I'm kind of stuck, and I was hoping I could get some help firing up the old brain storm.

The story is told from the perspective of a young girl in the early 1970s, and much of it is set in rural Nebraska. (Hey, I'm just writing what I know.) As a girl who was born and raised in small-town Nebraska, I know what kinds of things she will do to keep her "off the streets of Hadar" (as one of my co-workers would say).

The problem is she has been plucked from her home in the big city and placed in this rural setting. I need to give this girl some mortar.

So, I need to know about the "mortar ingredients" for city-kid foundations. I'm hoping to get some of you to share some of your favorite childhood moments, so I can get the ball of creativity rolling inside my head.


Eva Gallant said...

I'm afraid I can't help you with city-kid foundations. I grew up in central Maine on a farm, playing in the woods.. my parents owned 79 acres, most of which was populated with pines, poplars, and maples. But even though I think I'm quite a bit older than you, I sure remember strawberry soda, but the brand I remember was Nehi. My mouth waters thinking about it!
Good luck with your WIP. I have one I'm working on, too, but I'm just beginning to write.

Cole Gibsen said...

Growing up in St. Louis one of my favorite things to do as a kid was go to the zoo. I have some of my best memories there :)

KM Wilsher said...

I was not a city-kid, am now, not back in the day.

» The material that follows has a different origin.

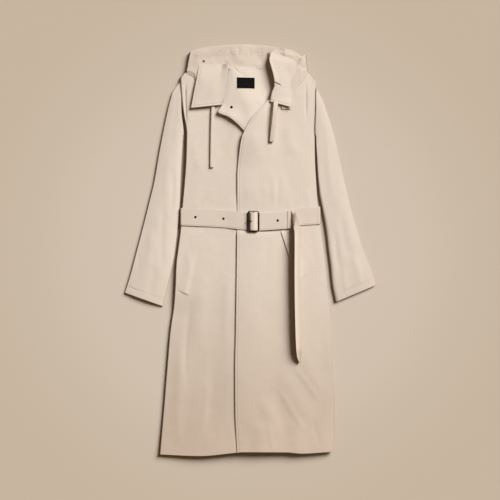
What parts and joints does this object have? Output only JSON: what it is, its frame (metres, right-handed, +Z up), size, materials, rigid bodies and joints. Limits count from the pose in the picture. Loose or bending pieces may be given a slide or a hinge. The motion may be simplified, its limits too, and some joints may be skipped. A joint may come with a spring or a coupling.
{
  "type": "duster coat",
  "caption": "Long hooded duster coat laid flat, front up: open collar, flat drawcords, fastened belt with a hanging end.",
  "frame": {"origin": "bottom centre of the whole coat's box, on the surface it lies on", "axes": "+Y from hem to hood, +X to the right seen from above, +Z up out of the coat's front"},
  "size_m": [0.803, 1.3118, 0.0385],
  "materials": {
    "coat_cloth": "smooth matt cotton twill, pale beige",
    "belt_cloth": "self fabric, topstitched",
    "drawcord_tape": "flat woven tape",
    "label_weave": "dense black woven label, bare",
    "buckle_metal": "dark bronze",
    "eyelet_metal": "dark bronze"
  },
  "bodies": {
    "root": {"back_panel": "coat_cloth", "front_left": "coat_cloth", "front_right": "coat_cloth", "sleeve_left": "coat_cloth", "sleeve_left_under": "coat_cloth", "sleeve_right": "coat_cloth", "sleeve_right_under": "coat_cloth", "facing_left": "coat_cloth", "facing_neck": "coat_cloth", "collar_left": "coat_cloth", "collar_right": "coat_cloth", "collar_stand": "coat_cloth", "hood_back": "coat_cloth", "hood_rim": "coat_cloth", "hood_side_left": "coat_cloth", "hood_side_right": "coat_cloth", "pocket_welt_left": "coat_cloth", "pocket_welt_right": "coat_cloth", "belt_back_run": "belt_cloth", "belt_front_run": "belt_cloth", "belt_buckle_run": "belt_cloth", "belt_tail": "belt_cloth", "belt_keeper": "belt_cloth", "drawcord_left": "drawcord_tape", "drawcord_right": "drawcord_tape", "neck_label": "label_weave", "buckle_frame": "buckle_metal", "buckle_bar": "buckle_metal", "buckle_prong": "buckle_metal", "belt_eyelet_1": "eyelet_metal", "belt_eyelet_2": "eyelet_metal", "belt_eyelet_3": "eyelet_metal", "hood_eyelet": "eyelet_metal", "throat_snap": "eyelet_metal"}
  },
  "joints": []
}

I have good 70s memories of the NYSP, National Youth Sports Program. During summer, at Fort Lewis College, in the smaller Rocky Mountain town of Durango, we'd go to 6 different hours of different sports. I liked Frisbee golf, swimming, and especially Disco Dance! Fun times.

Oh, and Bally's Arcade. We'd skip school after lunch and go and play Centipede, pack man, and that star one -- what was it called? I can't think.

I loved my Calvin Kleins and Gloria Vanderbilts. Izod sweaters and OP T-shirts.

We shopped at Yellow Front for "thongs" (meant something totally different back then)

And the T-shirt shop. We finally got a "mall" downtown and they had lots of stores, but we frequented the Tshirt shop. It was something to be able to go in and pick out your decal for them to press on.

Saw Star Wars 9 times the first two weeks it came out - The Wall - Jaws - and Airplane :)

Whew - sorry I feel like I just vomited all those memories up! Probably way too much.

I was young in the 70s, but I loved them. Always thought I'd grow up and hang with guys with long hippy hair and blue jean shirts. Wear Ditto cords and flowers in my hair. And, of course, never work for the man.

The 70's era was a great bridge from the 60's Vietnam Hippies into the Punk pop rock '80s

I'll stop. . .

Anonymous said...

Ohhh, city kid stuff? Oh yeah, I grew up in Minneapolis, MN.

As a kid, hmmm, we always rode our banana seat bikes to the community center for swimming and hanging out at the pool. Went to the park nearby. Hung out at the mall and movie theaters until I'm sure we were about to annoy the workers there into insanity.

I was put in community sports things...mostly tennis cuz that's what I liked. Oh and we'd play ding-dong-ditch all the time. So many places to hide with all the houses so close together. LOL.

Like KM, we'd watch movies over and over again. Every summer we went to Valley Fair (comparable to six flags). Oh, and the drive in movie theaters. That was awesome.

Great post. This was fun

Kat Harris said...

Eva -- I'd love to go to Maine sometime. I once interviewed a couple who rode their Harleys from little ol' Norfolk, Nebraska, to Nova Scotia, and I remember thinking about how cool it would be to check out the coasts like that. Someday. . .maybe. :-) Good luck on your WiP too.

Cole -- One of my favorite memories of being a kid was when we visited my aunt and uncle in Belleville. They took us to a Cardinals game, and I just sat at the stadium in awe of the different colors of people around me. I was only in kindergarten, and well, a little sheltered. OK, a lot sheltered.

KM -- Arcades! How could I forget about arcades? You've just sparked a scene. You know what's funny? I did grow up to hang out with guys with long hippie hair and denim shirts. In fact, I married one. And he cut his hair! :-S That's okay. He's pretty cute with a short do, too.

Lynn -- It is so easy to see that you and I alike. Ding dong ditch? Naughty, but hilarious. And the very first rollercoaster I ever rode was the Corkscrew at Valley Fair. My sister grabbed my hand and said, "We're going on that!" As we're leaving the chute (hey? it all comes back to that, doesn't it) I can remember thinking, "Please, Lord, don't let me die like this."
Afterward, I wanted to go again.


Anonymous said...

OH yeah. I remember when the corkscrew came out. OMG, it was AWESOME! Big blue thing. It freaked me out, but was amazing. LOL. --ahh the memories.

Annie Louden said...

Sorry I can't help! I grew up in rural Indiana, and I have fond memories of playing on the pig chutes with my brothers!